▶ _Exercise task_:
Everything from the first line to the line containing "under the ball." is to be repeated exactly; nothing past it.

▶ _Provided data_:
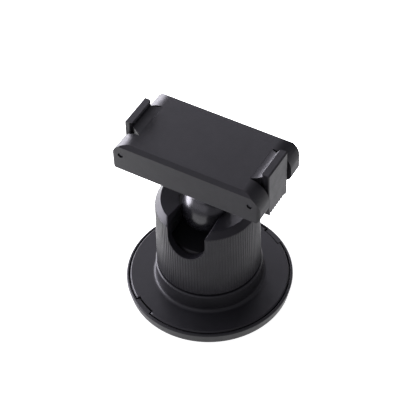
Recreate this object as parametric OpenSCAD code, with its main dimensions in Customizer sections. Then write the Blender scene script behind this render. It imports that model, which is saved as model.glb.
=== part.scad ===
// Magnetic ball-joint device mount: adhesive round base, captive notched
// locking sleeve, ball stud and a short plate with two sprung claws.
// Millimetres, +Z up, origin on the bottom of the pad under the ball.

/* [Overall] */
// outer diameter of the round base at its upper edge
base_d = 48; // [44:0.5:64]
// length of the device plate, end to end
plate_l = 45; // [42.6:0.2:64]
// width of the device plate
plate_w = 23.4; // [20:0.1:30]
// thickness of the device plate
plate_t = 9.9; // [8.4:0.1:12]
// clear height between the top of the sleeve and the plate
stand_off = 11.5; // [11:0.1:20]

/* [Base] */
// thickness of the adhesive foam pad
pad_t = 0.9; // [0.6:0.1:1.5]
// how far the pad stands out below the tray
pad_proud = 0.4; // [0.2:0.1:0.5]
// floor thickness of the tray
floor_t = 1.2; // [1:0.1:2]
// height of the tray rim above the ground
rim_h = 4.1; // [3.8:0.1:5.5]
// inward draft of the tray wall at its foot
rim_draft = 0.65; // [0:0.05:1]
// bevel on the outer upper edge of the rim
rim_bevel = 0.45; // [0.2:0.05:0.6]
// height of the disc face above the rim
disc_step = 0.3; // [0.1:0.05:0.6]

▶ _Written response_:
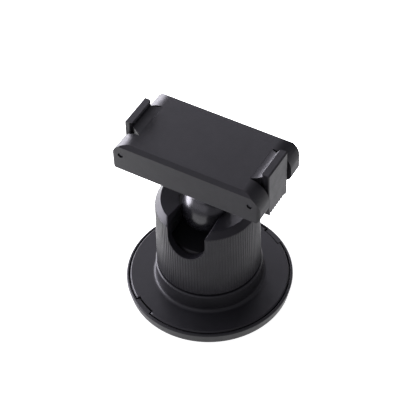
Recreate this object as parametric OpenSCAD code, with its main dimensions in Customizer sections. Then write the Blender scene script behind this render. It imports that model, which is saved as model.glb.
=== part.scad ===
// Magnetic ball-joint device mount: adhesive round base, captive notched
// locking sleeve, ball stud and a short plate with two sprung claws.
// Millimetres, +Z up, origin on the bottom of the pad under the ball.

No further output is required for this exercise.